Sunday 10/31/10

31 Oct

Happy Halloween!  Boy was this a disastrous weekend.  Pencils of Promise Halloween Party at M1-5 on Friday night destroyed everyone.  In true poverexic style, I didn’t want to pay money for a different costume this year so I naturally reused my Sugar Baby costume from last year — I’m trying to get as much use out of this costume as possible, like how I re-purposed it this year also as my birthday suit.

Sugar Baby

Yes, it’s as short as it looks — it hardly covers my ass, and I also can’t wear underwear with it because the back is see-through.

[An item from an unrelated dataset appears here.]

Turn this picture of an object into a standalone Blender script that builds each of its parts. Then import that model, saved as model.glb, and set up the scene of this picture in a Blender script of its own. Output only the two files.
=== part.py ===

But Friday at work we had a Halloween party, and people were encouraged to dress up, so I just put some black leggings underneath my costume and it instantly went from “what a slut” to “omg so cute!!!”  I got so many compliments at work on my Sugar Baby.  Little do coworkers know I normally do not wear leggings with this outfit, which would have gotten me from “omg so cute!!!” to “you’re fired” instantly.  But yeah, Halloween party at work was great — we had trick or treating around the office, and we were all supposed to bring candy to put out on our desks, but I “accidentally forgot” to bring candy, ie I’m a person who takes, not gives, hello.  So I lost nothing and gained an entire trick-or-treat bag full of candy that I’m going to save up for the month of November, yessss.  Also at the party were ‘Hallowinis,’ pumpkin beer, tons of different kinds of cheeses with bread and crackers, grapes, chips/salsa, homemade brownies, homemade pumpkin pie, etc etc.  It was the perfect amount of dinner to start my night — don’t want to eat too much but want to eat just enough dinner to not black out before 10pm.

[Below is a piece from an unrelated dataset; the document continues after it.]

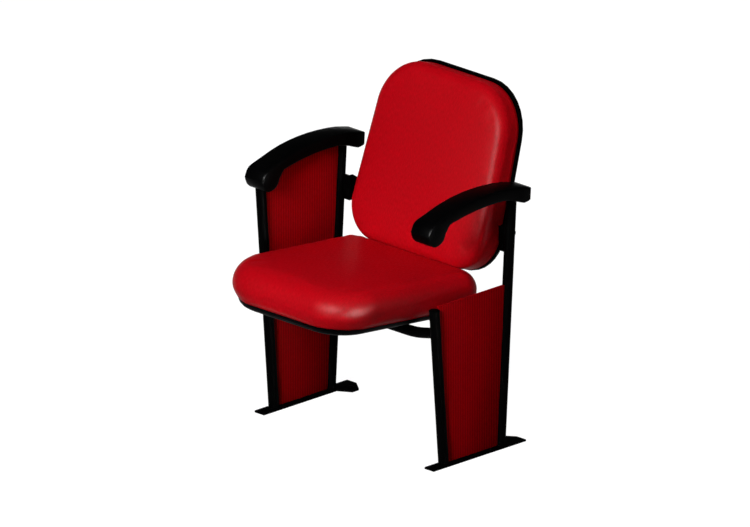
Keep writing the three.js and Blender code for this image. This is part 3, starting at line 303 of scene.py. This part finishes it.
# Armrests
# Each is a self skinning foam moulding over a steel bar: one curved black arm with a thick nose,
# softly rounded along both sides. Its skin has a fine leather grain.
arm_skin = coated(
    "black_arm_skin", dark=(0.0004, 0.0004, 0.0005), light=(0.0009, 0.0009, 0.001),
    dull=0.4, shiny=0.28, grain=640, patches=10, relief=0.0001, specular=0.008,
)
for side in ("left", "right"):
    finished(f"{side}_armrest", arm_skin, ease=0.002)

# Plated fasteners, pins and springs
# Screws, bolts, pivot pins and stops are bright zinc plated steel, and the return springs are
# oiled spring wire.
zinc = coated(
    "bright_zinc", dark=(0.42, 0.44, 0.46), light=(0.58, 0.6, 0.61),
    dull=0.55, shiny=0.42, grain=700, patches=60, relief=0.00003, metallic=1.0,
)
spring_wire = coated(
    "oiled_spring_wire", dark=(0.05, 0.053, 0.06), light=(0.12, 0.125, 0.135),
    dull=0.4, shiny=0.22, grain=900, patches=80, relief=0.00003, metallic=1.0,
)
for side in ("left", "right"):
    for end in ("front", "rear"):
        finished(f"{side}_{end}_panel_screw", zinc)
        finished(f"{side}_{end}_armrest_screw", zinc)
        finished(f"{side}_{end}_seat_screw", zinc)
    for end in ("inner", "outer"):
        finished(f"{side}_{end}_back_bolt", zinc)
    finished(f"{side}_pivot_pin", zinc)
    finished(f"{side}_tip_stop", zinc)
    finished(f"{side}_return_spring", spring_wire)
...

Well, I didn’t black out before 10pm so that was a good sign.  Roommates and I pregamed at home before heading out to this open bar party — I had a good time at the Pencils of Promise Halloween party last year, so I knew this year would likely be a blast as well.  Besides, it’s always a bunch of Brown dudes (college not color of skin), and they typically know how to have more fun than Harvard dudes.  We of course got to the party promptly at 10pm to take full advantage of the all-night open bar (and also because L’s friends were throwing the party), and there were only a handful of people when we got there.  What is wrong with people that they wouldn’t come right on time to an open bar party.  So anyway we went to town on the bar, I couldn’t keep track of how many rum-and-cokes I had, and before I knew it I was dancing feverishly with an elf and a Dutch “maiden” with fake tits full of booze (but it was a guy, not actually a maiden) and lost everyone I came to the party with.

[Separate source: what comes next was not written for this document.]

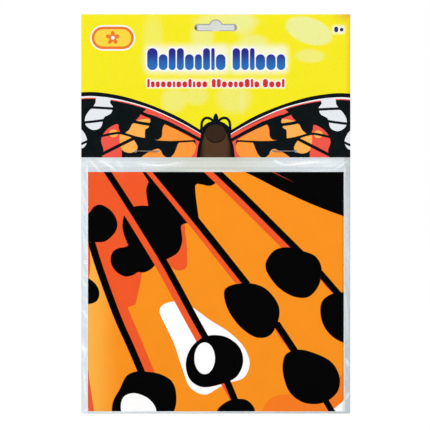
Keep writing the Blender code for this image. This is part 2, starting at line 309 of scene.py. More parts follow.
class Tree:
    """A material's nodes, with short ways to add and link them."""

    def __init__(self, name):
        self.material = bpy.data.materials.new(name)
        self.material.use_nodes = True
        self.nodes = self.material.node_tree.nodes
        self.shader = self.nodes["Principled BSDF"]
        self.place = self.nodes.new("ShaderNodeTexCoord").outputs["Object"]

    def link(self, source, target):
        self.material.node_tree.links.new(source, target)

    def fill(self, socket, value):
        if isinstance(value, bpy.types.NodeSocket):
            self.link(value, socket)
        elif isinstance(value, tuple) and len(value) == 3 and socket.type == "RGBA":
            socket.default_value = (*value, 1)
        else:
            socket.default_value = value

    def add(self, kind, inputs=(), **settings):
        node = self.nodes.new(f"ShaderNode{kind}")
        for key, value in settings.items():
            setattr(node, key, value)
        for key, value in dict(inputs).items():
            self.fill(node.inputs[key], value)
        return node

    def math(self, operation, a, b=0.0, clamp=False):
        node = self.add("Math", {0: a, 1: b}, operation=operation, use_clamp=clamp)
        return node.outputs[0]

    def noise(self, scale, detail=3.0, vector=None):
        where = self.place if vector is None else vector
        return self.add("TexNoise", {"Vector": where, "Scale": scale, "Detail": detail}).outputs[0]

    def ramp(self, value, low, high, out_low=0.0, out_high=1.0):
        inputs = {0: value, 1: low, 2: high, 3: out_low, 4: out_high}
        return self.add("MapRange", inputs, interpolation_type="SMOOTHSTEP").outputs[0]

    def mix(self, factor, a, b, blend="MIX"):
        node = self.add("Mix", data_type="RGBA", blend_type=blend)
        for socket, value in ((node.inputs[0], factor), (node.inputs[6], a), (node.inputs[7], b)):
            self.fill(socket, value)
        return node.outputs[2]

    def bump(self, height, strength, distance, before=None):
        inputs = {"Height": height, "Strength": strength, "Distance": distance}
        if before is not None:
            inputs["Normal"] = before
        return self.add("Bump", inputs).outputs[0]

    def stretched(self, x, y, z):
        """The piece's own coordinates, scaled along each axis."""
        inputs = {0: self.place, 1: (x, y, z)}
        return self.add("VectorMath", inputs, operation="MULTIPLY").outputs[0]

    def axis(self, name):
        return self.add("SeparateXYZ", {0: self.place}).outputs[name]

    def surface(self, colour, roughness, **constants):
        self.fill(self.shader.inputs["Base Color"], colour)
        self.fill(self.shader.inputs["Roughness"], roughness)
        for key, value in constants.items():
            self.fill(self.shader.inputs[key.replace("_", " ")], value)
        return self.material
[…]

I’m not really sure how I got home, but the next morning I woke up to a bbm from C being like “Ready for today’s pub crawl, girl?!?!?!”  No, I was not ready for the Halloween pub crawl.  I had a splitting headache, I had a humongous bruise on my right knee from falling on the dance floor last night and ruining my yellow Sugar Baby costume and destroying my legs, and I overheard roommates L and K ordering Tasty King in the living room without me and I wanted to die.  But I knew I had to rally.  It was Halloweekend after all, as C says.  I whined, turned over and kicked T out of my bed, ran out of my bedroom into the bathroom to put my head straight in the toilet, ordered me some Chinese food, then showered to get ready for Halloweekend Round 2.  Boot and rally, L, boot and rally.  So I met up with C et al at Finnerty’s and crawled around to some East Village pubs and just drank a shitload of $2 Bud Lights all day/night long.  I felt awful, I’m not going to lie, but still had a good time at Halloween bars with guys who appeared hot underneath layers of costume and also a bunch of Gator fans.

My Sunday, though, went downhill when roommates K/L and I got into a fight over whether or not we were going to allow trick or treaters to knock on our door this year.  Last year Halloween was the miserable day when we moved into our apartment, and I literally had to push little kids and obnoxious parents out of the way with my boxes because there was a Haunted House going on in our building downstairs.  Worst nightmare ever.  I actually physically knocked one kid down and I thought the mom was going to kill me, but that kid fucking deserved it, and he probably should have gotten aborted anyway.  Needless to say I was not looking forward to trick or treaters this year, and so I was dead set on putting up a sign “KIDS, GET THE FUCK AWAY FROM OUR DOOR OR THE ABORTION FAIRY WILL COME AND GET YOU IN YOUR SLEEP,” but when I said that out loud I thought roommate K was going to cry and have her entire year ruined, so I agreed to let trick or treaters come under three conditions:

  1. I would never get up to answer the door.  Never.  Ever.
  2. This was not going to disturb my Sunday night TV watching.  I was going to put the volume high enough to drown out the doorbell, and I would not pause the show to let K or L go get the door.  There was not going to be any pausing whatsoever.
  3. I would be allowed to take as much candy as I wanted.  And that includes for stocking up.

Friday/Saturday I was Sugar Baby.  Sunday I was Evil Bitch of the West.  Disastrous weekend, but oh so fun.  Heart Halloweekend.